If you're interested in buying VCDS, you can do it at Ross-Tech's web shop. Be aware that's probably the only way to make sure you're getting legitimate product. You'll see cheaper versions on eBay; be aware these are Chinese clone hardware and hacked/pirated software. You will not receive support from Ross-Tech in case of trouble, and you will not have access to software upgrades. The product gets constant updates, including a major update to the Phaeton label files around January 2012 that won't be present in the pirated versions.

For a 2004 Phaeton, you'll need either a KII-USB interface (cheapest, but won't work on many newer cars) OR a HEX-USB+CAN interface (future-proof, will work on anything early-90s through 2013+).

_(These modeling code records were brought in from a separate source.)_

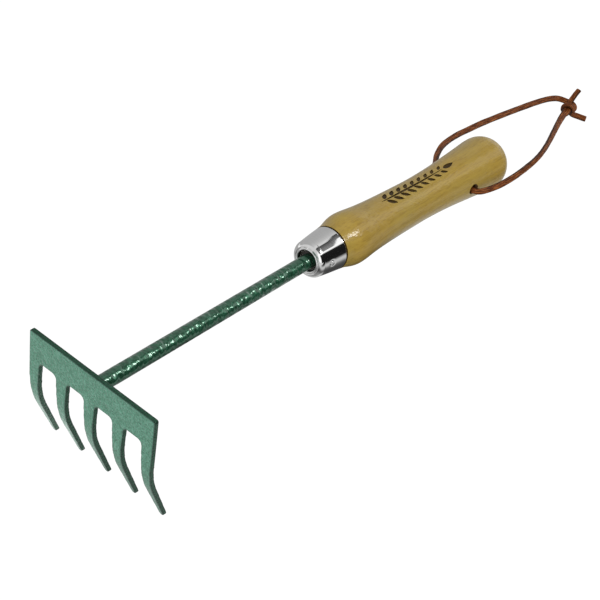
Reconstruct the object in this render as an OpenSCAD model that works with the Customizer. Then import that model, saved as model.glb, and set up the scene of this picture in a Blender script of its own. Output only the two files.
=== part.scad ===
// Hand rake: five-tine steel head on a round bar, turned wooden grip, leather hanging thong.
// Frame: origin at the middle of the head's flat front face, on the bar's axis.
// +X runs along the bar towards the grip, Y runs across the tines, +Z is up; the tines point down.

/* [Rake head] */
// Width of the head plate across the tines
head_w = 80.08; // [76:0.02:90]
// Height of the plate's top edge above the bar axis
head_top = 9.38; // [8:0.02:14]
// Thickness of the plate
plate_t = 2.71; // [2:0.01:4]
// Number of tines
tine_count = 5; // [3:2:5]
// Distance between tine centres
tine_pitch = 18.35; // [16:0.05:18.4]
// Depth of the slot roots below the bar axis
slot_root = 6.57; // [5:0.01:8]
// Radius in the corners of the slot roots
slot_corner_r = 2.5; // [1:0.1:3]
// Width of a tine at the slot root
tine_root_w = 7.63; // [6:0.01:9]
// Width of a tine where its bend starts
tine_mid_w = 6.27; // [4:0.01:7]
// Width of a tine at its tip
tine_tip_w = 2.7; // [2:0.1:4]
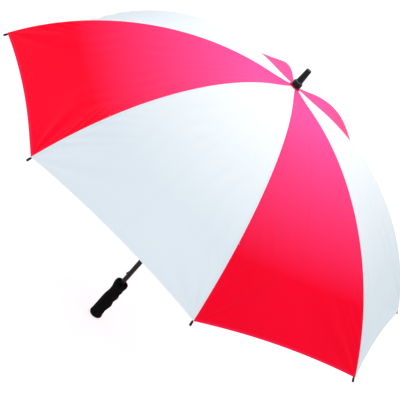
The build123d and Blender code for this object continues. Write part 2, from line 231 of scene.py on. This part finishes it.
def canopy_cloth(name, colour, shade, crown, thread):
    """Tight woven nylon. The cut's own coordinates, in metres, carry weave, hem and stitches.

    Its colour is painted paler towards the crown, as painted light and sheen from above.
    """
    n = Nodes(name)
    cut = n.add("ShaderNodeUVMap", uv_map="cut").outputs["UV"]
    edges = n.add("ShaderNodeUVMap", uv_map="edges").outputs["UV"]
    along = n.add("ShaderNodeSeparateXYZ")
    n.link(cut, along.inputs[0])
    near = n.add("ShaderNodeSeparateXYZ")
    n.link(edges, near.inputs[0])
    from_seam, from_hem = near.outputs["X"], near.outputs["Y"]

    warp = n.math("SINE", n.math("MULTIPLY", along.outputs["X"], 2 * math.pi / WEAVE_PITCH))
    weft = n.math("SINE", n.math("MULTIPLY", along.outputs["Y"], 2 * math.pi / WEAVE_PITCH))
    weave = n.math("MULTIPLY", warp, weft)
    slub = n.noise(cut, 420.0, 3.0)
    cloudy = n.noise(object_coordinates(n), 5.0, 3.0)

    hem_turn = n.math("LESS_THAN", from_hem, HEM_TURN)
    hem_edge = n.band(from_hem, HEM_TURN, HEM_EDGE_HALF)
    seam_turn = n.math("LESS_THAN", from_seam, SEAM_TURN)
    doubled = n.math("MAXIMUM", hem_turn, seam_turn)
    hem_row = n.band(from_hem, HEM_ROW, THREAD_HALF)
    seam_row = n.band(from_seam, SEAM_ROW, THREAD_HALF)
    hem_stitches = n.math("MULTIPLY", hem_row, n.dashes(along.outputs["X"]))
    seam_stitches = n.math("MULTIPLY", seam_row, n.dashes(along.outputs["Y"]))
    stitches = n.math("ADD", hem_stitches, seam_stitches, clamp=True)
    crease = n.band(along.outputs["X"], 0.0, CREASE_HALF)

    base = n.mix(n.math("MULTIPLY", n.ramp(cloudy, 0.35, 0.75), 0.6), colour, shade)
    # Painted light and sheen: the colour turns to the paler crown colour towards the crown, for light from
    # above.
    base = n.mix(n.ramp(along.outputs["Y"], CROWN_LIGHT_END, CROWN_LIGHT_START), base, crown)
    base = n.mix(n.math("MULTIPLY", slub, 0.08), base, shade)
    base = n.mix(n.math("MULTIPLY", hem_turn, 0.10), base, crown)
    # Painted highlight: the doubled cloth beside the seam is a touch lighter, for light on the ridge over
    # the rib.
    base = n.mix(n.math("MULTIPLY", seam_turn, 0.03), base, crown)
    # Painted shade: a darker line along the edge of the turned hem.
    base = n.mix(n.math("MULTIPLY", hem_edge, 0.3), base, shade)
    # Painted shade: a darker line along the crease in the middle of the gore.
    base = n.mix(n.math("MULTIPLY", crease, 0.10), base, shade)
    base = n.mix(n.math("MULTIPLY", stitches, 0.55), base, thread)
    n.set(Base_Color=base, Sheen_Weight=0.01, Sheen_Roughness=0.45, Specular_IOR_Level=0.03)
    n.set(Roughness=n.math("ADD", n.math("MULTIPLY", slub, 0.16), 0.46))
    fine = n.bump(n.math("ADD", n.math("MULTIPLY", weave, 0.6), slub), 0.00008, 0.6)
    steps = n.math("ADD", n.math("MULTIPLY", doubled, 0.35), n.math("MULTIPLY", stitches, -0.4))
    steps = n.math("ADD", steps, n.math("MULTIPLY", crease, 0.5))
    n.set(Normal=n.bump(steps, 0.0004, 0.8, under=fine))
    return n.material


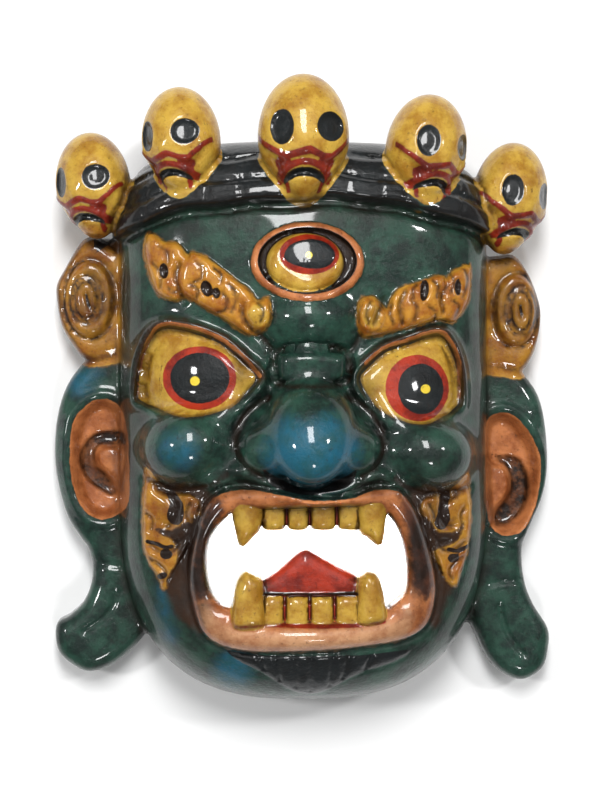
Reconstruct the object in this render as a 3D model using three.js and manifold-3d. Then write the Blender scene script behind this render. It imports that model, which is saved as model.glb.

Not a Ross-Tech employee, just a satisfied customer for 7 years now.

Jason


----------



## Phat One (Jul 10, 2009)

I second Jason's comments. I have had a VAGCOM/VCDS device for 10 years. It paid for itself the first week I used it.
Graham


----------



## conmoto (Jul 8, 2009)

I second that emotion. Spend the $300 and get the Ross-Tech cable. Peace of mind and satisfaction that you are seemingly connected to the soul of your car


----------



## invisiblewave (Sep 22, 2008)

The Ebay ones work just fine. Just email them and they'll tell you which one you need for your car.


----------